### Objective
The entries need to be copied exactly.

### Extracted entries
= = = =
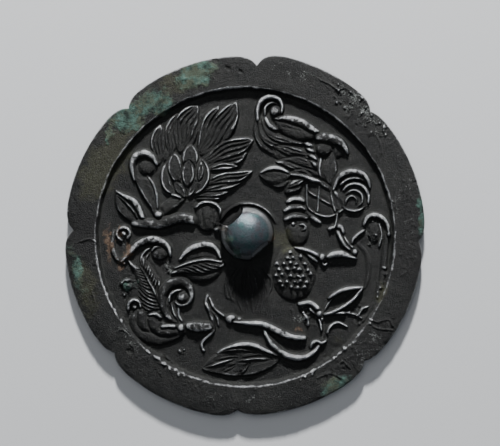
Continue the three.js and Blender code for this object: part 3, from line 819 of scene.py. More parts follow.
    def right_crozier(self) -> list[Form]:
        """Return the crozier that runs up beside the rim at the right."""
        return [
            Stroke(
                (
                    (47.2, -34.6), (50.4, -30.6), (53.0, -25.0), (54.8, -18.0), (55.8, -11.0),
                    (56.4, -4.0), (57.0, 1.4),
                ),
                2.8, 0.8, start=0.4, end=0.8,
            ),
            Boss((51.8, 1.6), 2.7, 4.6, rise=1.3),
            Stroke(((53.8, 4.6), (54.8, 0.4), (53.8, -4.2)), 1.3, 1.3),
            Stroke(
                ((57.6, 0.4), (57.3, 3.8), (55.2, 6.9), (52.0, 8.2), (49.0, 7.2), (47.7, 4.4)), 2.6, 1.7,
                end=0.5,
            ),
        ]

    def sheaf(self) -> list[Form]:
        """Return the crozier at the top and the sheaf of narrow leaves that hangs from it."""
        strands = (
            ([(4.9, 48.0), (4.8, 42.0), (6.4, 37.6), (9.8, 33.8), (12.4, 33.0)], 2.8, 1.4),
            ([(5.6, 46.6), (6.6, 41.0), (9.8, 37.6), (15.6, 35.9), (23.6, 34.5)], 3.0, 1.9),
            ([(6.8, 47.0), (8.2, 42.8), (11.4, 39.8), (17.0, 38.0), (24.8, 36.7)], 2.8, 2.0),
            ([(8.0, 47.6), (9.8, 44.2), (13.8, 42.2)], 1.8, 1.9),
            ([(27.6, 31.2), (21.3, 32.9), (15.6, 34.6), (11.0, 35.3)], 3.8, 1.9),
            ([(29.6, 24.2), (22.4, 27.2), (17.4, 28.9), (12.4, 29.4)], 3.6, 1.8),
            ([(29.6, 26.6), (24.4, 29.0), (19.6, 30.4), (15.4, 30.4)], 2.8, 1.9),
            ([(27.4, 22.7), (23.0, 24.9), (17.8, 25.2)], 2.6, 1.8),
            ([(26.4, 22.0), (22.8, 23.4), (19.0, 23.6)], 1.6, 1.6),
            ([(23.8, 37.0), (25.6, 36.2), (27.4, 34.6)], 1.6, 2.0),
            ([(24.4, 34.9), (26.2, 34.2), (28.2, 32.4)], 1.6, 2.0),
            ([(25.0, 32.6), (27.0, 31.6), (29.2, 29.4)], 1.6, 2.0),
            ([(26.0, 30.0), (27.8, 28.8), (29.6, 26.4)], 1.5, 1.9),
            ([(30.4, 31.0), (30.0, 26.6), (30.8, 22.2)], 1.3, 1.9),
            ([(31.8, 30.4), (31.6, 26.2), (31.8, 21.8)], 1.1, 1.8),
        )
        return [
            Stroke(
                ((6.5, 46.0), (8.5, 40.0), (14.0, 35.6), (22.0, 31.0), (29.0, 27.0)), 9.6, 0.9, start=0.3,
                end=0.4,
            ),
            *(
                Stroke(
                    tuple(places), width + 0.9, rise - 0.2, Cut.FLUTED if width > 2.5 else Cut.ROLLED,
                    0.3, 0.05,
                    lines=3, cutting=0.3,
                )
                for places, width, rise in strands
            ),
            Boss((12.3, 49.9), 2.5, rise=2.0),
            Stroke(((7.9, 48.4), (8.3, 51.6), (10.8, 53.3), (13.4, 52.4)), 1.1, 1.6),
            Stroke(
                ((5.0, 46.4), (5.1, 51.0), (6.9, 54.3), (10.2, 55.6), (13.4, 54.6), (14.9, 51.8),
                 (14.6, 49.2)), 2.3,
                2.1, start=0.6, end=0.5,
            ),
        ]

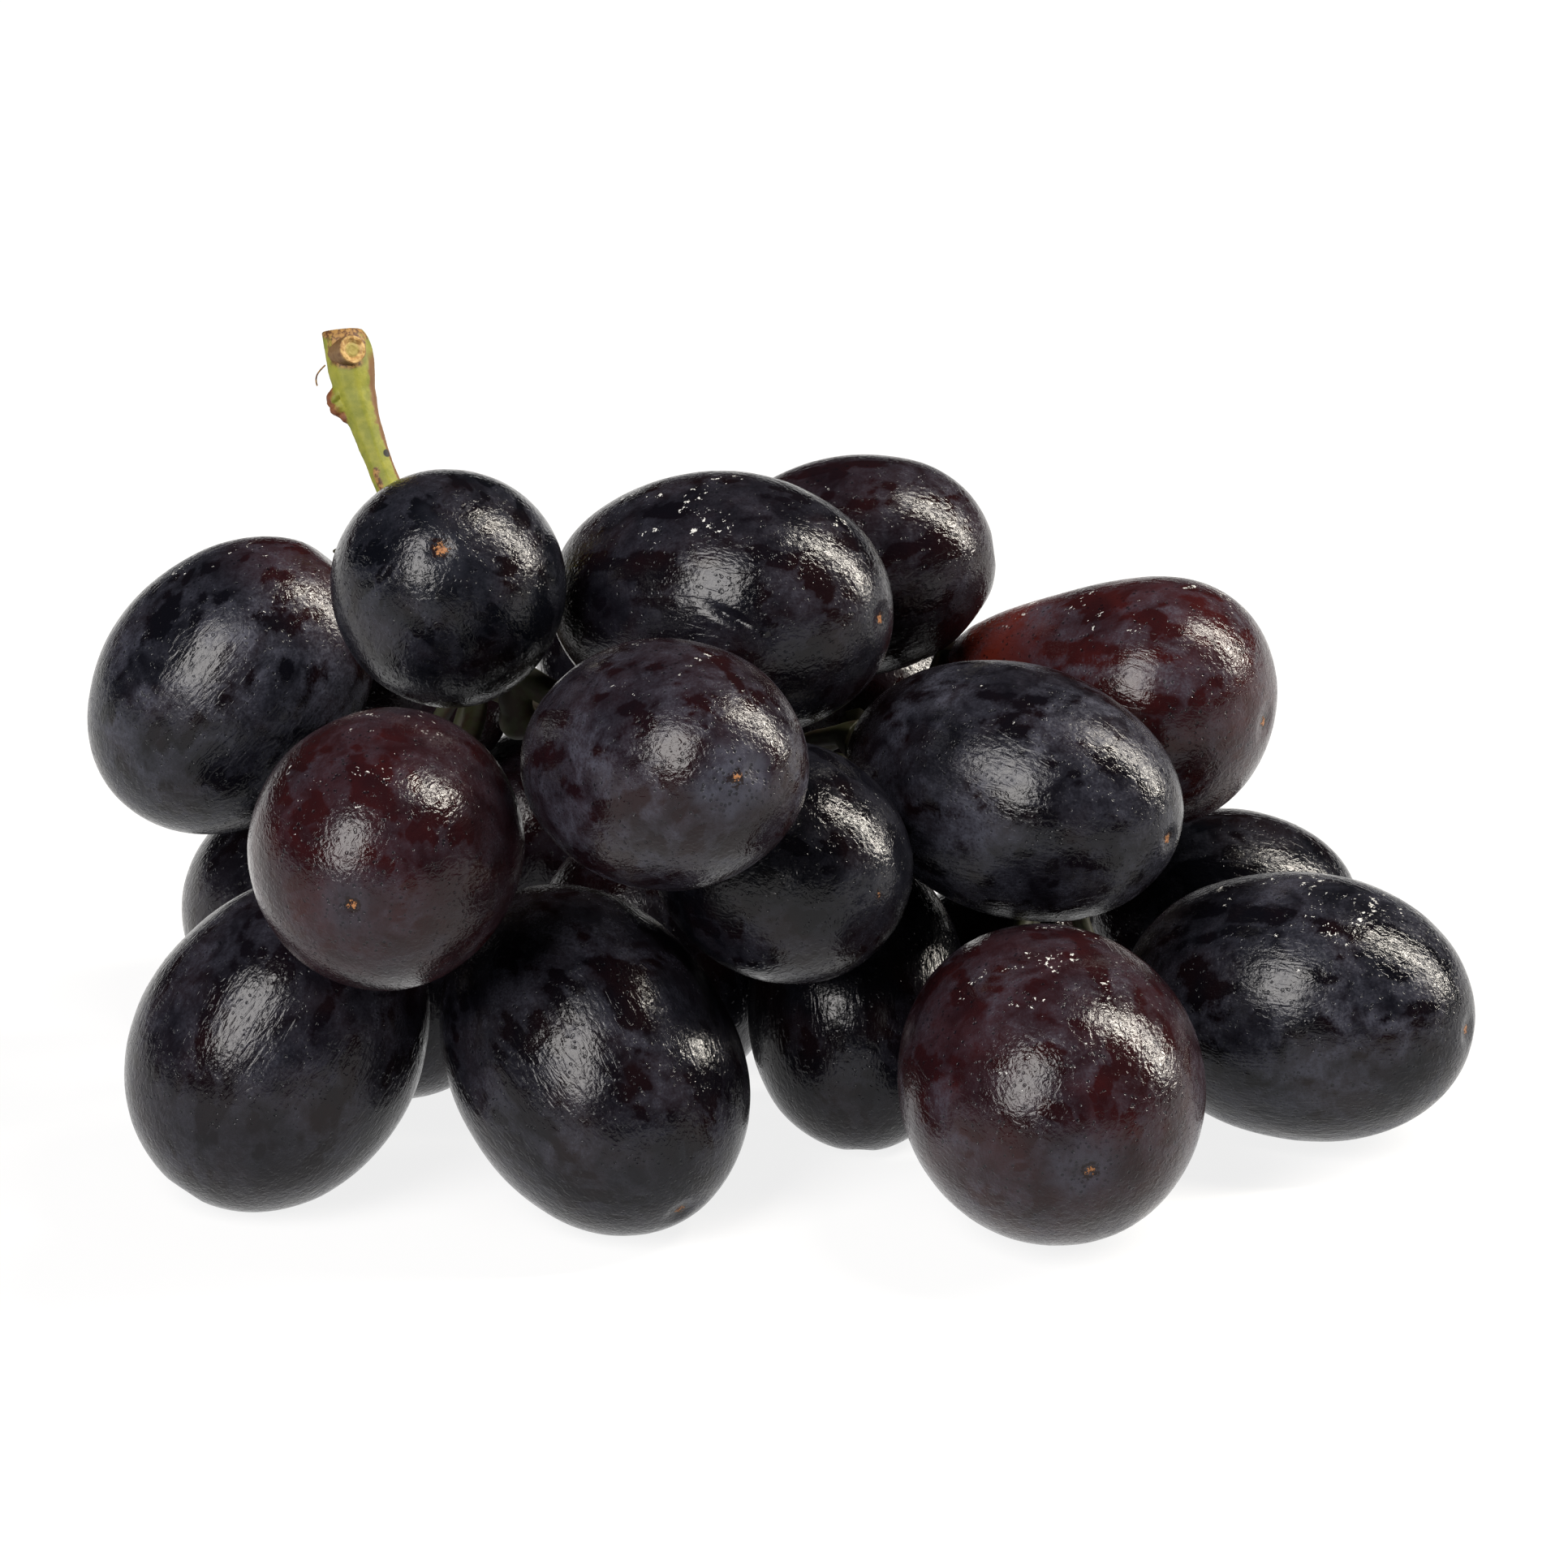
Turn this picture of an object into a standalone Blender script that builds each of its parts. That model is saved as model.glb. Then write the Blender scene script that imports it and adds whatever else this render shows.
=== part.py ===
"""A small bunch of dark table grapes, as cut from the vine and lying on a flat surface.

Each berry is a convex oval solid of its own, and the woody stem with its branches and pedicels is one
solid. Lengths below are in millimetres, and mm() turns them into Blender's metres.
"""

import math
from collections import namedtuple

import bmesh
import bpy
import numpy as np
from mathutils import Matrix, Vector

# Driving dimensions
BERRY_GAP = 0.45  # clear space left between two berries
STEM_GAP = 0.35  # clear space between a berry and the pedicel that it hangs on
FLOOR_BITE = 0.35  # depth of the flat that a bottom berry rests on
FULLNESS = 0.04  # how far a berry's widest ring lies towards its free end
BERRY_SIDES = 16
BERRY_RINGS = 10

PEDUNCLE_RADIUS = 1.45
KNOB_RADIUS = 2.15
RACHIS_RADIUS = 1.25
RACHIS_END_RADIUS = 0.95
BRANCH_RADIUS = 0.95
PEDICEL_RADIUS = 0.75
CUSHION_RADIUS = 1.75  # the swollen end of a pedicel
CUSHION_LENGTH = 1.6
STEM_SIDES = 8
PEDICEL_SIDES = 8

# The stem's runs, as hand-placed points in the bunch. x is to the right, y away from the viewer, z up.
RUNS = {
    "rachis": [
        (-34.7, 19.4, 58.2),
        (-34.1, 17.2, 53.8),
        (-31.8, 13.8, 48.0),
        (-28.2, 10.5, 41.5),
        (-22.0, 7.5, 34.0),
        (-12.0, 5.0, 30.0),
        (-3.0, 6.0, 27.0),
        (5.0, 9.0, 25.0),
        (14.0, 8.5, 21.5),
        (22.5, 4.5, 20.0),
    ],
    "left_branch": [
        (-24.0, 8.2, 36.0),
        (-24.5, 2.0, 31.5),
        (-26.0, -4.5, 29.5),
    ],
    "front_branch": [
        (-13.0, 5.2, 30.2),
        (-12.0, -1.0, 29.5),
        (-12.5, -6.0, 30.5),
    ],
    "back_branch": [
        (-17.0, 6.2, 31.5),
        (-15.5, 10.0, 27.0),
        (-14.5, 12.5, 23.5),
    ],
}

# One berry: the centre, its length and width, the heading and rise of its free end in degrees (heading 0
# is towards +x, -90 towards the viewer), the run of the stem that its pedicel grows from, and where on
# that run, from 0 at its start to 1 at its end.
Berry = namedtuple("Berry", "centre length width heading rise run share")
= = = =
### Solution
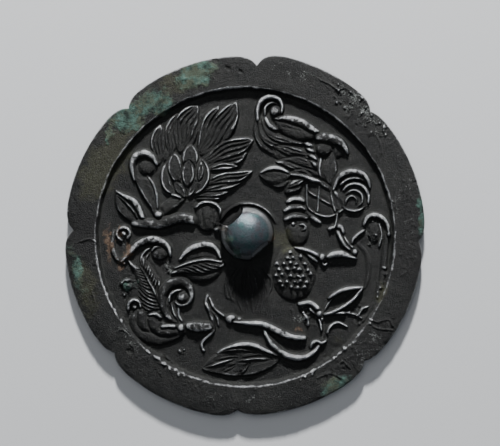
Continue the three.js and Blender code for this object: part 3, from line 819 of scene.py. More parts follow.
    def right_crozier(self) -> list[Form]:
        """Return the crozier that runs up beside the rim at the right."""
        return [
            Stroke(
                (
                    (47.2, -34.6), (50.4, -30.6), (53.0, -25.0), (54.8, -18.0), (55.8, -11.0),
                    (56.4, -4.0), (57.0, 1.4),
                ),
                2.8, 0.8, start=0.4, end=0.8,
            ),
            Boss((51.8, 1.6), 2.7, 4.6, rise=1.3),
            Stroke(((53.8, 4.6), (54.8, 0.4), (53.8, -4.2)), 1.3, 1.3),
            Stroke(
                ((57.6, 0.4), (57.3, 3.8), (55.2, 6.9), (52.0, 8.2), (49.0, 7.2), (47.7, 4.4)), 2.6, 1.7,
                end=0.5,
            ),
        ]

    def sheaf(self) -> list[Form]:
        """Return the crozier at the top and the sheaf of narrow leaves that hangs from it."""
        strands = (
            ([(4.9, 48.0), (4.8, 42.0), (6.4, 37.6), (9.8, 33.8), (12.4, 33.0)], 2.8, 1.4),
            ([(5.6, 46.6), (6.6, 41.0), (9.8, 37.6), (15.6, 35.9), (23.6, 34.5)], 3.0, 1.9),
            ([(6.8, 47.0), (8.2, 42.8), (11.4, 39.8), (17.0, 38.0), (24.8, 36.7)], 2.8, 2.0),
            ([(8.0, 47.6), (9.8, 44.2), (13.8, 42.2)], 1.8, 1.9),
            ([(27.6, 31.2), (21.3, 32.9), (15.6, 34.6), (11.0, 35.3)], 3.8, 1.9),
            ([(29.6, 24.2), (22.4, 27.2), (17.4, 28.9), (12.4, 29.4)], 3.6, 1.8),
            ([(29.6, 26.6), (24.4, 29.0), (19.6, 30.4), (15.4, 30.4)], 2.8, 1.9),
            ([(27.4, 22.7), (23.0, 24.9), (17.8, 25.2)], 2.6, 1.8),
            ([(26.4, 22.0), (22.8, 23.4), (19.0, 23.6)], 1.6, 1.6),
            ([(23.8, 37.0), (25.6, 36.2), (27.4, 34.6)], 1.6, 2.0),
            ([(24.4, 34.9), (26.2, 34.2), (28.2, 32.4)], 1.6, 2.0),
            ([(25.0, 32.6), (27.0, 31.6), (29.2, 29.4)], 1.6, 2.0),
            ([(26.0, 30.0), (27.8, 28.8), (29.6, 26.4)], 1.5, 1.9),
            ([(30.4, 31.0), (30.0, 26.6), (30.8, 22.2)], 1.3, 1.9),
            ([(31.8, 30.4), (31.6, 26.2), (31.8, 21.8)], 1.1, 1.8),
        )
        return [
            Stroke(
                ((6.5, 46.0), (8.5, 40.0), (14.0, 35.6), (22.0, 31.0), (29.0, 27.0)), 9.6, 0.9, start=0.3,
                end=0.4,
            ),
            *(
                Stroke(
                    tuple(places), width + 0.9, rise - 0.2, Cut.FLUTED if width > 2.5 else Cut.ROLLED,
                    0.3, 0.05,
                    lines=3, cutting=0.3,
                )
                for places, width, rise in strands
            ),
            Boss((12.3, 49.9), 2.5, rise=2.0),
            Stroke(((7.9, 48.4), (8.3, 51.6), (10.8, 53.3), (13.4, 52.4)), 1.1, 1.6),
            Stroke(
                ((5.0, 46.4), (5.1, 51.0), (6.9, 54.3), (10.2, 55.6), (13.4, 54.6), (14.9, 51.8),
                 (14.6, 49.2)), 2.3,
                2.1, start=0.6, end=0.5,
            ),
        ]

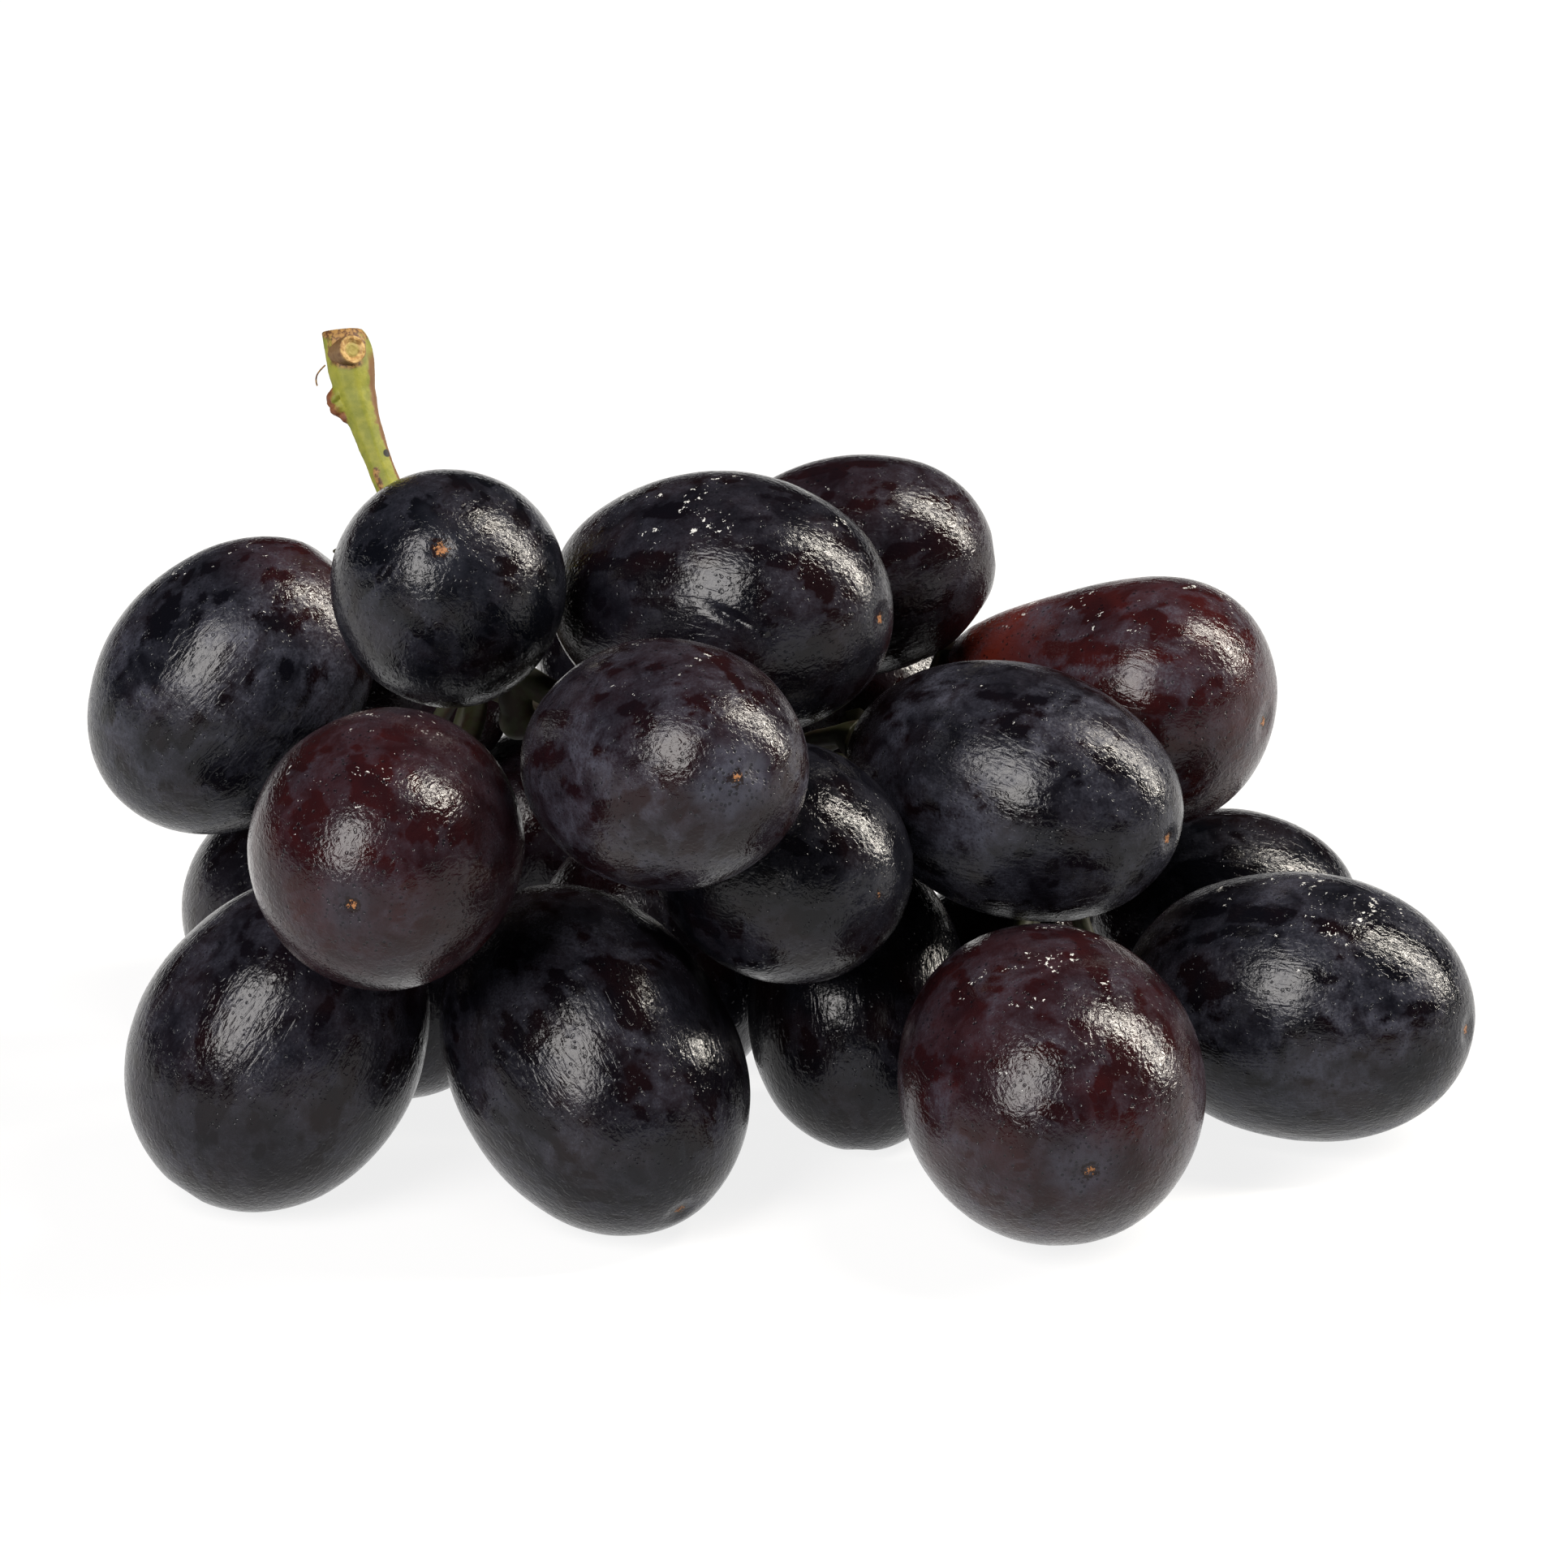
Turn this picture of an object into a standalone Blender script that builds each of its parts. That model is saved as model.glb. Then write the Blender scene script that imports it and adds whatever else this render shows.
=== part.py ===
"""A small bunch of dark table grapes, as cut from the vine and lying on a flat surface.

Each berry is a convex oval solid of its own, and the woody stem with its branches and pedicels is one
solid. Lengths below are in millimetres, and mm() turns them into Blender's metres.
"""

import math
from collections import namedtuple

import bmesh
import bpy
import numpy as np
from mathutils import Matrix, Vector

# Driving dimensions
BERRY_GAP = 0.45  # clear space left between two berries
STEM_GAP = 0.35  # clear space between a berry and the pedicel that it hangs on
FLOOR_BITE = 0.35  # depth of the flat that a bottom berry rests on
FULLNESS = 0.04  # how far a berry's widest ring lies towards its free end
BERRY_SIDES = 16
BERRY_RINGS = 10

PEDUNCLE_RADIUS = 1.45
KNOB_RADIUS = 2.15
RACHIS_RADIUS = 1.25
RACHIS_END_RADIUS = 0.95
BRANCH_RADIUS = 0.95
PEDICEL_RADIUS = 0.75
CUSHION_RADIUS = 1.75  # the swollen end of a pedicel
CUSHION_LENGTH = 1.6
STEM_SIDES = 8
PEDICEL_SIDES = 8

# The stem's runs, as hand-placed points in the bunch. x is to the right, y away from the viewer, z up.
RUNS = {
    "rachis": [
        (-34.7, 19.4, 58.2),
        (-34.1, 17.2, 53.8),
        (-31.8, 13.8, 48.0),
        (-28.2, 10.5, 41.5),
        (-22.0, 7.5, 34.0),
        (-12.0, 5.0, 30.0),
        (-3.0, 6.0, 27.0),
        (5.0, 9.0, 25.0),
        (14.0, 8.5, 21.5),
        (22.5, 4.5, 20.0),
    ],
    "left_branch": [
        (-24.0, 8.2, 36.0),
        (-24.5, 2.0, 31.5),
        (-26.0, -4.5, 29.5),
    ],
    "front_branch": [
        (-13.0, 5.2, 30.2),
        (-12.0, -1.0, 29.5),
        (-12.5, -6.0, 30.5),
    ],
    "back_branch": [
        (-17.0, 6.2, 31.5),
        (-15.5, 10.0, 27.0),
        (-14.5, 12.5, 23.5),
    ],
}

# One berry: the centre, its length and width, the heading and rise of its free end in degrees (heading 0
# is towards +x, -90 towards the viewer), the run of the stem that its pedicel grows from, and where on
# that run, from 0 at its start to 1 at its end.
Berry = namedtuple("Berry", "centre length width heading rise run share")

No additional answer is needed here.